> **DO THIS**
Copy out, exactly and without additions, the lines from the one that contains "that it lies on." to the one that contains "# browned what", both ends included.

> **DATA SUPPLIED**
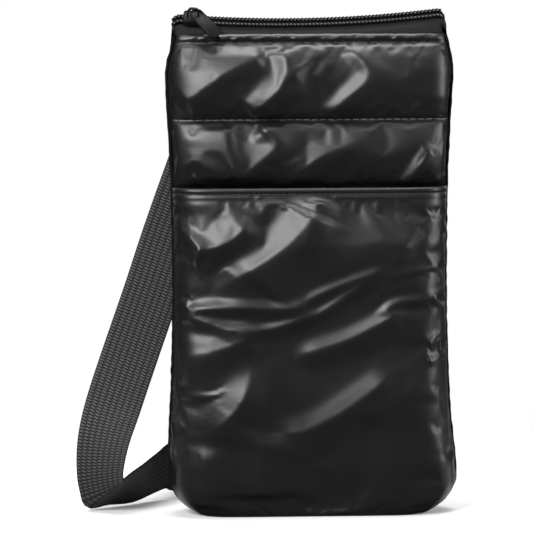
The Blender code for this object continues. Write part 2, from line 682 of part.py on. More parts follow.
def smooth_route(points, step):
    """Points on a smooth curve through the route's own points, about a step apart."""
    points = [np.array(point, dtype=float) for point in points]
    before = [2 * points[0] - points[1]] + points[:-1]
    after = points[1:] + [2 * points[-1] - points[-2]]
    route = []
    for index in range(len(points) - 1):
        start, end = points[index], points[index + 1]
        leave = (end - before[index]) / 2
        arrive = (after[index + 1] - start) / 2
        count = max(1, round(float(np.linalg.norm(end[:3] - start[:3])) / step))
        for share in np.linspace(0, 1, count, endpoint=False):
            square = share * share
            cube = square * share
            route.append((2 * cube - 3 * square + 1) * start + (cube - 2 * square + share) * leave
                         + (3 * square - 2 * cube) * end + (cube - square) * arrive)
    route.append(points[-1])
    return route


def band_sections(route, widths, width, thickness):
    """Flat sections along a route, each square to it, with its width along a chosen direction."""
    spots = [Vector(point) for point in route]
    sections = []
    for index, spot in enumerate(spots):
        ahead = spots[min(index + 1, len(spots) - 1)] - spots[max(index - 1, 0)]
        ahead.normalize()
        wide = Vector(widths[index])
        wide = (wide - wide.dot(ahead) * ahead).normalized()
        thick = ahead.cross(wide)
        sections.append([spot + a * width / 2 * wide + b * thickness / 2 * thick
                         for a, b in ((-1, -1), (1, -1), (1, 1), (-1, 1))])
    return sections


def half_turn(centre_y, centre_z, radius, start, count):
    """Half a circle in the plane of depth and height, from the angle start, against the clock."""
    angles = [start + pi * step / count for step in range(count + 1)]
    return [(centre_y + radius * cos(angle), centre_z + radius * sin(angle)) for angle in angles]


# The strap's own route points, from the sewn end up to the ring and down again
# (x, y, z) and the direction of the webbing's width (x, y, z)
RIGHT_FALL = [
    ((0.0325, 0.0248, 0.0780), (1.00, 0.00, -0.05)),
    ((0.0290, 0.0270, 0.0600), (0.97, 0.05, -0.25)),
    ((0.0200, 0.0305, 0.0410), (0.84, 0.08, -0.53)),
    ((0.0060, 0.0335, 0.0255), (0.60, 0.08, -0.79)),
    ((-0.0120, 0.0352, 0.0157), (0.28, 0.04, -0.96)),
    ((-0.0290, RUN_FIRST_Y, 0.0130), (0.06, 0.00, -1.00)),
]
LEFT_RISE = [
    ((-0.0555, 0.0720, 0.0135), (0.00, 0.10, -1.00)),
    ((-0.0588, 0.0600, 0.0142), (0.00, 0.00, -1.00)),
    ((-0.0606, 0.0480, 0.0152), (-0.03, 0.10, -0.99)),
    ((-0.0612, 0.0355, 0.0170), (0.05, 0.45, -0.89)),
    ((-0.0678, 0.0288, 0.0143), (-0.12, 0.50, -0.86)),
    ((-0.0752, 0.0195, 0.0115), (-0.26, 0.50, -0.83)),
    ((-0.0832, 0.0103, 0.0100), (-0.48, 0.52, -0.71)),
    ((-0.0906, 0.0028, 0.0082), (-0.68, 0.48, -0.56)),
    ((-0.0927, 0.0030, 0.0129), (-0.78, 0.52, -0.32)),
    ((-0.0930, 0.0052, 0.0209), (-0.85, 0.47, -0.14)),
    ((-0.0911, 0.0090, 0.0335), (-0.93, 0.34, 0.06)),
    ((-0.0862, 0.0134, 0.0495), (-0.96, 0.10, 0.18)),
    ((-0.0785, 0.0170, 0.0717), (-0.95, 0.03, 0.27)),
    ((-0.0702, 0.0195, 0.0950), (-0.95, 0.00, 0.29)),
    ((-0.0614, 0.0215, 0.1210), (-0.94, 0.00, 0.32)),
    ((-0.0518, 0.0215, 0.1475), (-0.93, 0.00, 0.34)),
    ((-0.0430, 0.0208, 0.1710), (-0.95, 0.00, 0.30)),
    ((-0.0375, 0.0200, 0.1890), (-0.98, 0.00, 0.18)),
    ((-0.0345, 0.0178, 0.1985), (-1.00, 0.00, 0.08)),
    ((-0.0334, 0.0125, 0.2055), (-1.00, 0.00, 0.03)),
    ((-ANCHOR_X, 0.0078, 0.2082), (-1.00, 0.00, 0.00)),
    ((-ANCHOR_X, 0.0070, ANCHOR_TOP_Z), (-1.00, 0.00, 0.00)),
]


def strap_route():
    """The whole strap: its doubled part at the ring, the runs behind the bag, and the left rise."""
    across = (1.0, 0.0, 0.0)
    near = RING_Y - TURN_RADIUS
    far = RING_Y + TURN_RADIUS
    spots = []
    for z in np.linspace(STRAP_END_Z, RING_LOW_Z, DOUBLED_PARTS + 1)[:-1]:
        spots.append(((ANCHOR_X, near, z), across))
    for y, z in reversed(half_turn(RING_Y, RING_LOW_Z, TURN_RADIUS, 0, RING_TURN_PARTS)):
        spots.append(((ANCHOR_X, y, z), across))
    for z in np.linspace(RING_LOW_Z, STRAP_END_Z, DOUBLED_PARTS + 1)[1:]:
        spots.append(((ANCHOR_X, far, z), across))

    def add_smooth(route, step):
        joined = [(*place, *wide) for place, wide in route]
        for point in smooth_route(joined, step):
            spots.append((tuple(point[:3]), tuple(point[3:])))
    add_smooth([spots[-1]] + RIGHT_FALL, FALL_STEP)

    upright = (0.0, 0.0, -1.0)
    level = WEBBING_WIDTH / 2 + GAP
    radius = RUN_PITCH / 2
    heading = -1
    for run in range(RUNS):
        y = RUN_FIRST_Y + run * RUN_PITCH
        starts = heading * -RUN_HALF_LENGTH if run else RIGHT_FALL[-1][0][0]
        for share in np.linspace(0, 1, RUN_PARTS + 1)[1:]:
            x = starts + (heading * RUN_HALF_LENGTH - starts) * share
            spots.append(((x, y, level), upright))
        if run < RUNS - 1:
            for turn in range(1, TURN_PARTS):
                angle = pi * turn / TURN_PARTS
                spots.append(((heading * (RUN_HALF_LENGTH + radius * sin(angle)),
                               y + radius - radius * cos(angle), level), upright))
        heading = -heading
    add_smooth([spots[-1]] + LEFT_RISE, RISE_STEP)
    return spots


def make_strap():
    route = []
    for place, wide in strap_route():
        if not route or (Vector(place) - Vector(route[-1][0])).length > GAP:
            route.append((place, wide))
    sections = band_sections([place for place, _ in route], [wide for _, wide in route],
                             WEBBING_WIDTH, WEBBING)
    loft("strap_webbing", sections, WEBBING_CLOTH)
    length = sum((Vector(after[0]) - Vector(before[0])).length for before, after in zip(route, route[1:]))
    print(f"strap webbing length {length:.4f} m over {len(route)} points")


def make_anchor_tab():
    """A short loop of webbing, sewn to the back hem, that holds the ring."""
    top = RING_LOW_Z + RING_HEIGHT
    loop = half_turn(RING_Y, top, TURN_RADIUS, pi, RING_TURN_PARTS)
    inner = [(ANCHOR_HEM_Y, ANCHOR_TOP_Z), (ANCHOR_HEM_Y, ANCHOR_TOP_Z - 2 * WEBBING)]
    layer = WEBBING + GAP
    shoulder_y = (ANCHOR_HEM_Y + RING_Y) / 2
    inner += [(shoulder_y, top + WEBBING_RISE), (RING_Y - TURN_RADIUS, top + WEBBING_RISE / 2)]
    outer = [(RING_Y + TURN_RADIUS, top + WEBBING_RISE / 2),
             (shoulder_y + layer, top + WEBBING_RISE + layer),
             (ANCHOR_HEM_Y + layer + WEBBING, ANCHOR_TOP_Z - WEBBING), (ANCHOR_HEM_Y + layer, ANCHOR_TOP_Z)]
    profile = inner + loop + outer
    places = [(ANCHOR_X, y, z) for y, z in profile]
    sections = band_sections(places, [(1.0, 0.0, 0.0)] * len(places), WEBBING_WIDTH, WEBBING)
    loft("anchor_tab", sections, WEBBING_CLOTH)


def make_ring():
    """A rectangular wire loop between the anchor tab and the strap."""
    half = WEBBING_WIDTH / 2 + RING_WIRE + GAP
    x_axis = Vector((1, 0, 0))
    z_axis = Vector((0, 0, 1))
    points = []
    for hand, up, start in ((1, 1, 0), (-1, 1, pi / 2), (-1, 0, pi), (1, 0, 3 * pi / 2)):
        x = hand * (half - RING_CORNER / 2)
        z = RING_LOW_Z + (RING_HEIGHT - RING_CORNER if up else RING_CORNER)
        centre = Vector((ANCHOR_X + x, RING_Y, z))
        points += rounded_corner(centre, start, RING_CORNER, 3, x_axis, z_axis)
    add_mesh_object("strap_ring", curve_mesh("strap_ring", points, RING_WIRE, cyclic=True), BLACK_METAL)


def make_adjuster():
    """A slide with a centre bar between the strap's two layers and two bars behind them."""
    between = RING_Y
    outside = RING_Y + TURN_RADIUS + WEBBING / 2 + GAP
    half = WEBBING_WIDTH / 2 + GAP
    rail = half + ADJUSTER_RAIL
    tall = ADJUSTER_PITCH + ADJUSTER_BAR_HEIGHT / 2
    low_y = between - ADJUSTER_BAR / 2
    high_y = outside + ADJUSTER_BAR
    middle = ADJUSTER_Z
    body = box_mesh("strap_adjuster", (ANCHOR_X - rail, low_y, middle - tall),
                    (ANCHOR_X - half, high_y, middle + tall))
    parts = [box_mesh("rail_right", (ANCHOR_X + half, low_y, middle - tall),
                      (ANCHOR_X + rail, high_y, middle + tall)),
             box_mesh("centre_bar", (ANCHOR_X - half - ADJUSTER_RAIL / 2, low_y,
                                     middle - ADJUSTER_BAR_HEIGHT / 2),
                      (ANCHOR_X + half + ADJUSTER_RAIL / 2, between + ADJUSTER_BAR / 2,
                       middle + ADJUSTER_BAR_HEIGHT / 2))]
    for name, side in (("upper_bar", 1), ("lower_bar", -1)):
        centre = middle + side * ADJUSTER_PITCH
        parts.append(box_mesh(name, (ANCHOR_X - half - ADJUSTER_RAIL / 2, outside,
                                     centre - ADJUSTER_BAR_HEIGHT / 2),
                              (ANCHOR_X + half + ADJUSTER_RAIL / 2, high_y,
                               centre + ADJUSTER_BAR_HEIGHT / 2)))
    move_to_bag(body)
    body.hide_render = False
    body.display_type = "TEXTURED"
    body.data.materials.append(BLACK_PLASTIC)
    place = Vector((ANCHOR_X, RING_Y, ADJUSTER_Z))
    body.data.transform(Matrix.Translation(-place))
    body.location = place
    join_solids(body, parts)


clear_scene()
make_front()
make_pocket()
make_back()
make_side_seams()
make_base()
make_zip()
make_slider(make_slider_hinge())
make_pull_tab()
make_strap()
make_anchor_tab()
make_ring()
make_adjuster()

travel = zip_angle(SLIDER_END_X) - SLIDER_ANGLE
hinge = zip_matrix(SLIDER_ANGLE) @ Vector((0, 0, PLATE_TOP + TAB_PIVOT_HEIGHT))
axis = zip_matrix(SLIDER_ANGLE).to_3x3() @ Vector((-sin(TAB_YAW), -cos(TAB_YAW), 0))
print("slider turns about", tuple(round(value, 5) for value in ZIP_CENTRE), "by", round(travel * 180 / pi, 3))
print("pull tab hinge at", tuple(round(value, 6) for value in hinge), "axis",
      tuple(round(value, 5) for value in axis))
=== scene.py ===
# %% [markdown]
# A small quilted bag stands upright: coated nylon over wadding, a coil zip, a flat pull tab and a webbing
# strap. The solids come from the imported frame, and this lesson dresses them one piece at a time. Every
# new piece is a surface worked out with numpy, because the folds of cloth are easy to write as a height
# over a flat grid and hard to push into place by hand.

# %% Load the frame
import math

import bpy
import numpy as np
from mathutils import Euler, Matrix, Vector


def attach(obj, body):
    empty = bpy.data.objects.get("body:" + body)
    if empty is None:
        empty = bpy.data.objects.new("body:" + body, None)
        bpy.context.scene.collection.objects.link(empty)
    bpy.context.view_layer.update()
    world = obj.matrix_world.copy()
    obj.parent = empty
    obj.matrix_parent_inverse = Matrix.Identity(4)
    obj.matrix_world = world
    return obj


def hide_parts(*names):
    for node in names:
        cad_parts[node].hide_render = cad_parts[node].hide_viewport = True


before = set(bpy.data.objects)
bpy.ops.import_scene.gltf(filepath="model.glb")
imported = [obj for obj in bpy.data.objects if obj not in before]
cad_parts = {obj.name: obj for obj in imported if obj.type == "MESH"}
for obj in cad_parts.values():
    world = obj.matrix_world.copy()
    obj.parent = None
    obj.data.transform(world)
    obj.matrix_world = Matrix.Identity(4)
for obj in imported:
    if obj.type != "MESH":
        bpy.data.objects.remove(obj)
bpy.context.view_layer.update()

# %% [markdown]
# The photograph was taken from straight ahead with a long lens, a few degrees above the table. A long
# lens far away keeps the sides of the bag almost parallel. The camera comes first, since the strap's
# hidden length is judged by what the camera can see.

# %% Camera
MM = 0.001
VIEW_WIDTH = 234.5 * MM      # what the picture's width takes in, at the bag
VIEW_CENTRE_X = -19.1 * MM
VIEW_CENTRE_Z = 108.9 * MM
CAMERA_DISTANCE = 1.3
CAMERA_RISE = math.radians(4.3)
CAMERA_TURN = math.radians(2.2)    # how far to the left of the bag's front it stands
CAMERA_ROLL = math.radians(0.3)
SENSOR = 36.0                # millimetres, as Blender counts a sensor and a lens

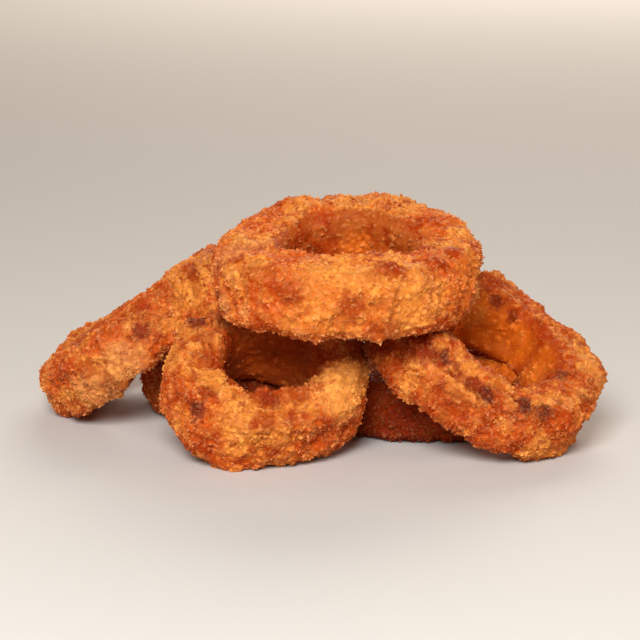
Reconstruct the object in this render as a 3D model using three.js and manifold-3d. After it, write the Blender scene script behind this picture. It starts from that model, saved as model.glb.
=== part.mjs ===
// A side of onion rings: six battered, fried onion rings lying in a loose pile.
// Units are millimetres, +Z is up, and the viewer stands on the -Y side with +X to the right.
//
// Each ring is one solid: a band of onion in a thick coat of batter, so its section is a rounded
// rectangle, its plan is a little oval and three-cornered, and its crust has lumps and crags.
// Two rings lie flat on the surface. Three lean on them, and the last one lies on top.
import * as THREE from 'three'
import { mergeVertices } from 'three/addons/utils/BufferGeometryUtils.js'
import Module from 'manifold-3d'

const wasm = await Module()
wasm.setup()

// ---------- driving dimensions ----------
const CLEARANCE = 0.3 // air left between two rings that touch
const PRESS = 0.7 // how much of a ring's underside is flattened where it lies on the surface
const AROUND = 56 // facets round a ring
const ACROSS = 20 // facets round its section
const SQUARENESS = 5 // 2 is an oval section, larger is a squarer one
const LUMPS = 46 // random lumps of batter on each ring
const LUMP_RADIUS = [2.2, 4.6]
const LUMP_HEIGHT = [-0.5, 1.1]
const INNER_SHARE = 0.35 // the wall of the hole is smoother than the rest

// size: outer diameter, width of the coated band seen from above, height of the band
// oval, corners: share of the radius, and the direction in which the plan is longest or pointed
// swing: share by which the band is wider on one side, with that side's direction
// warp: how far the band rises and falls, twice each time round, with a direction
// lean: degrees from lying flat and the side that is lowest; null means found by settling
// crags: single lumps [degrees round the ring, degrees round its section, radius, height],
//        where 0 on the section is the outer wall, 90 the upper rim and 180 the wall of the hole
// crease: a fold in the batter [from and to round the ring, degrees round its section, width, depth]
const RINGS = {
  base_left_ring: {
    seed: 11, at: [-25.5, 81], size: [59, 15, 17.4], lean: [0, 0],
    oval: [0.01, 30], corners: [0.01, 20], swing: [0.05, 120], warp: [0.5, 20],
    crags: [],
  },
  base_right_ring: {
    seed: 23, at: [31, 65], size: [58, 15, 17.6], lean: [0, 0],
    oval: [0.01, 100], corners: [0.01, 60], swing: [0.05, 300], warp: [0.4, 60],
    crags: [],
  },
  right_ring: {
    seed: 37, at: [48.8, 44], size: [72, 17, 20], lean: [null, -36],
    oval: [0.036, 92], corners: [0.024, 80], swing: [0.1, 140], warp: [1.6, 40],
    crags: [[89, 54, 6, 3], [106, 60, 5, -1.5], [2, 44, 4.5, 3.6], [56, 52, 12, -2.8], [340, 326, 8, -2], [285, 96, 11, -3], [10, 210, 8, 4.5], [308, 135, 8, 2]],
    crease: [200, 268, 62, 3.2, 3],
  },
  front_ring: {
    seed: 41, at: [-16.2, 32], size: [55.5, 15, 21], lean: [null, -71],
    oval: [0.036, 19], corners: [0.033, -7], swing: [0.2, 245], warp: [1.2, -20],
    crags: [[186, 0, 8, 1.6], [352, 344, 8, 1.4], [286, 285, 11, -2], [40, 44, 13, 3], [22, 28, 7, 1.8]],
  },
  left_ring: {
    seed: 53, at: [-55, 79], size: [71, 16, 18.4], lean: [null, 171],
    oval: [0.015, 85], corners: [0.017, 28], swing: [0.05, 0], warp: [0.9, -30],
    crags: [[142, 84, 6, 2], [196, 345, 6, 2.6], [262, 256, 9, -1.5]],
  },
  top_ring: {
    seed: 67, at: [7, 36], size: [76, 20, 20.4], lean: [9, -96],
    oval: [0.02, 22], corners: [0.04, -10], swing: [0.06, 215], warp: [1.5, 65],
    crags: [[118, 56, 6, 2], [26, 52, 5, 1.5], [197, 325, 6, 2.4], [196, 48, 9, -1.6], [100, 148, 3.5, 1.6]],
  },
}

// Which rings each ring lies on, in the order in which the pile was heaped.
const LIES_ON = {
  base_left_ring: [],
  base_right_ring: [],
  right_ring: ['base_right_ring'],
  front_ring: ['base_left_ring', 'base_right_ring'],
  left_ring: ['base_left_ring'],
  top_ring: ['front_ring', 'right_ring', 'left_ring', 'base_left_ring', 'base_right_ring'],
}

const CRUST = { color: 0xd9772f, roughness: 0.75, metalness: 0 }

// ---------- the shape of one ring ----------
const radians = THREE.MathUtils.degToRad

function seededRandom(seed) {
  let state = seed
  return () => {
    state = (state * 1664525 + 1013904223) % 4294967296
    return state / 4294967296
  }
}

const between = ([low, high], share) => low + (high - low) * share
const wave = (count, angle, direction) => Math.cos(count * (angle - radians(direction)))

// A point of the smooth band: `around` runs round the ring and `across` round its section.
function bandPoint(ring, around, across) {
  const [outer, width, height] = ring.size
  const wide = width * (1 + ring.swing[0] * wave(1, around, ring.swing[1]))
  const middle = ((outer - width) / 2) *
    (1 + ring.oval[0] * wave(2, around, ring.oval[1]) + ring.corners[0] * wave(3, around, ring.corners[1]))
  const c = Math.cos(across)
  const s = Math.sin(across)
  const reach = (Math.abs(c) ** SQUARENESS + Math.abs(s) ** SQUARENESS) ** (-1 / SQUARENESS)
  const radius = middle + reach * c * wide / 2
  const rise = ring.warp[0] * wave(2, around, ring.warp[1]) + reach * s * height / 2
  return new THREE.Vector3(radius * Math.cos(around), radius * Math.sin(around), rise)
}

// The lumps of one ring: where each sits on the band, how wide it is and how far it stands out.
function lumpsOf(ring) {
  const random = seededRandom(ring.seed)
  const lumps = ring.crags.map(([around, across, radius, height]) => ({
    centre: bandPoint(ring, radians(around), radians(across)), radius, height,
  }))
  for (let i = 0; i < LUMPS; i++) {
    const around = 2 * Math.PI * (i + random()) / LUMPS
    const across = 2 * Math.PI * random()
    const inner = Math.cos(across) < -0.5 ? INNER_SHARE : 1
    lumps.push({
      centre: bandPoint(ring, around, across),
      radius: between(LUMP_RADIUS, random()),
      height: inner * between(LUMP_HEIGHT, random()),
    })
  }
  return lumps
}

// How deep a ring's crease is at a point: it fades out towards both of its ends.
function creaseDepth(ring, around, point) {
  if (!ring.crease) return 0
  const [from, to, across, width, depth] = ring.crease
  const along = (THREE.MathUtils.radToDeg(around) - from) / (to - from)
  if (along <= 0 || along >= 1) return 0
  const bottom = bandPoint(ring, around, radians(across))
  const fade = Math.sin(Math.PI * along) ** 0.5
  return depth * fade * Math.exp(-point.distanceToSquared(bottom) / width ** 2)
}

// A torus whose points are moved onto the band and then out, or in, by the lumps of the crust.
function ringSolid(ring) {
  const geometry = new THREE.TorusGeometry(1, 0.5, ACROSS, AROUND)
  const position = geometry.attributes.position
  const lumps = lumpsOf(ring)
  for (let i = 0; i < position.count; i++) {
    const around = 2 * Math.PI * (geometry.attributes.uv.getX(i) % 1)
    const across = 2 * Math.PI * (geometry.attributes.uv.getY(i) % 1)
    const point = bandPoint(ring, around, across)
    const outward = new THREE.Vector3(
      Math.cos(across) * Math.cos(around), Math.cos(across) * Math.sin(around), Math.sin(across))
    let lift = -creaseDepth(ring, around, point)
    for (const lump of lumps) {
      lift += lump.height * Math.exp(-point.distanceToSquared(lump.centre) / lump.radius ** 2)
    }
    point.addScaledVector(outward, lift)
    position.setXYZ(i, point.x, point.y, point.z)
  }
  geometry.deleteAttribute('normal')
  geometry.deleteAttribute('uv')
  return asManifold(mergeVertices(geometry, 1e-4))
}

function asManifold(geometry) {
  return new wasm.Manifold(new wasm.Mesh({
    numProp: 3,
    vertProperties: new Float32Array(geometry.attributes.position.array),
    triVerts: new Uint32Array(geometry.index.array),
  }))
}

function asGeometry(solid) {
  const mesh = solid.getMesh()
  const geometry = new THREE.BufferGeometry()
  geometry.setAttribute('position', new THREE.BufferAttribute(mesh.vertProperties, 3))
  geometry.setIndex(new THREE.BufferAttribute(mesh.triVerts, 1))
  geometry.computeVertexNormals()
  return geometry
}

// ---------- how a ring lies ----------
const UP = new THREE.Vector3(0, 0, 1)

// Tips a ring so that its axis leans towards `direction`, which puts that side lowest.
function leaning(degrees, direction) {
  const hinge = new THREE.Vector3(-Math.sin(radians(direction)), Math.cos(radians(direction)), 0)
  return new THREE.Quaternion().setFromAxisAngle(hinge, radians(degrees))
}

function placed(solid, position, turn) {
  const matrix = new THREE.Matrix4().compose(position, turn, new THREE.Vector3(1, 1, 1))
  return solid.transform(matrix.toArray())
}

const SEARCH = 6 // how far away a neighbour is still looked for
const gapTo = (solid, others) => Math.min(SEARCH, ...others.map((other) => solid.minGap(other, SEARCH)))

// The height at which a ring's lowest point lies on the surface, pressed flat by PRESS.
const heightOnSurface = (solid, turn) =>
  -placed(solid, new THREE.Vector3(), turn).boundingBox().min[2] - PRESS

// The least lean at which a ring whose low side is on the surface clears what it leans on.
function settleLean(solid, [x, y], direction, others) {
  let flat = 4
  let steep = 60
  for (let i = 0; i < 14; i++) {
    const lean = (flat + steep) / 2
    const turn = leaning(lean, direction)
    const there = placed(solid, new THREE.Vector3(x, y, heightOnSurface(solid, turn)), turn)
    if (gapTo(there, others) > CLEARANCE) steep = lean
    else flat = lean
  }
  return steep
}

// Lowers a ring from above until it almost touches what it lies on.
function settleHeight(solid, [x, y], turn, others) {
  const lowest = heightOnSurface(solid, turn)
  let height = lowest + 90
  for (let i = 0; i < 60; i++) {
    const spare = gapTo(placed(solid, new THREE.Vector3(x, y, height), turn), others) - CLEARANCE
    if (spare < 0.01) break
    height = Math.max(lowest, height - spare)
  }
  return height
}

// ---------- the pile ----------
const pile = new THREE.Group()
const lying = {}

for (const [name, ring] of Object.entries(RINGS)) {
  const solid = ringSolid(ring)
  const others = LIES_ON[name].map((other) => lying[other])
  const [given, direction] = ring.lean
  const lean = given ?? settleLean(solid, ring.at, direction, others)
  const turn = leaning(lean, direction)
  const height = given === null ? heightOnSurface(solid, turn) : settleHeight(solid, ring.at, turn, others)
  const position = new THREE.Vector3(...ring.at, height)

  // What would be below the surface is pressed flat: the cut is made in the ring's own frame.
  const upInRing = UP.clone().applyQuaternion(turn.clone().invert())
  const resting = solid.trimByPlane(upInRing.toArray(), -height)
  lying[name] = placed(resting, position, turn)

  const mesh = new THREE.Mesh(asGeometry(resting), new THREE.MeshStandardMaterial(CRUST))
  mesh.name = name
  mesh.position.copy(position)
  mesh.quaternion.copy(turn)
  pile.add(mesh)
}

// The origin is in the middle of the pile's footprint, on the surface that it lies on.
const reach = new THREE.Box3().setFromObject(pile, true)
const middle = reach.getCenter(new THREE.Vector3())
for (const ring of pile.children) {
  ring.position.x -= middle.x
  ring.position.y -= middle.y
  ring.position.z -= reach.min.z
}

export default pile
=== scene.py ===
# %% [markdown]
# # A side of onion rings
# Six slices of onion, dipped in batter, rolled in crumbs and deep fried, heaped as they fell.
# Two of them lie flat, three lean on those, and the largest lies on top of all.
# The frame holds each ring as a plain solid in its right place. What makes it look like food is
# the crust: how the batter swells, how the crumbs cluster on it, and how the frying fat has
# browned what stands out. This script makes that crust out of real geometry.

# %% The frame that everything is built on
import math

import bpy
import numpy as np
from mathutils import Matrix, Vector


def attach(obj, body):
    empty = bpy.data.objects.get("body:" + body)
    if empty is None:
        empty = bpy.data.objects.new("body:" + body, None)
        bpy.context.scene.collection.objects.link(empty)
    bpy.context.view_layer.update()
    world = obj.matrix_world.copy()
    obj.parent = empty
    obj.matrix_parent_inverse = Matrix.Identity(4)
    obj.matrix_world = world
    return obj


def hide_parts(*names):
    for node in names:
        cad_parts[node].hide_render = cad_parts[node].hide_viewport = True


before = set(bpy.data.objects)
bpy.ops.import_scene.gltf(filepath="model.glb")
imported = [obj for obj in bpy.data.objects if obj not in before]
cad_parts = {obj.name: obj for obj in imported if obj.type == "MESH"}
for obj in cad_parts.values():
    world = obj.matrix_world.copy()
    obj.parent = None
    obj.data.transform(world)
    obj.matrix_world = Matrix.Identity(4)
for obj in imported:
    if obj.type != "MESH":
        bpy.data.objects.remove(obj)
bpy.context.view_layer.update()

MM = 0.001
print("rings in the frame:", sorted(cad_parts))

# %% [markdown]
# ## Camera
# Food like this is shown from just above table height with a long lens, so that the pile stays
# wide and the rings keep their true shape. The lens could be tried out by eye. Here it follows
# from how wide the picture is where the camera looks, which stays true when the camera moves.

# %% Camera
LOOK_AT = Vector((0.63, -11.38, 36.0)) * MM
CAMERA_DISTANCE = 600 * MM
CAMERA_ELEVATION = math.radians(12.3)
SENSOR = 36.0
FRAME_WIDTH_AT_TARGET = 188.2 * MM  # how wide the picture is where the camera looks
NEAREST_SEEN = 10 * MM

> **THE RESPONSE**
// The origin is in the middle of the pile's footprint, on the surface that it lies on.
const reach = new THREE.Box3().setFromObject(pile, true)
const middle = reach.getCenter(new THREE.Vector3())
for (const ring of pile.children) {
  ring.position.x -= middle.x
  ring.position.y -= middle.y
  ring.position.z -= reach.min.z
}

export default pile
=== scene.py ===
# %% [markdown]
# # A side of onion rings
# Six slices of onion, dipped in batter, rolled in crumbs and deep fried, heaped as they fell.
# Two of them lie flat, three lean on those, and the largest lies on top of all.
# The frame holds each ring as a plain solid in its right place. What makes it look like food is
# the crust: how the batter swells, how the crumbs cluster on it, and how the frying fat has
# browned what stands out. This script makes that crust out of real geometry.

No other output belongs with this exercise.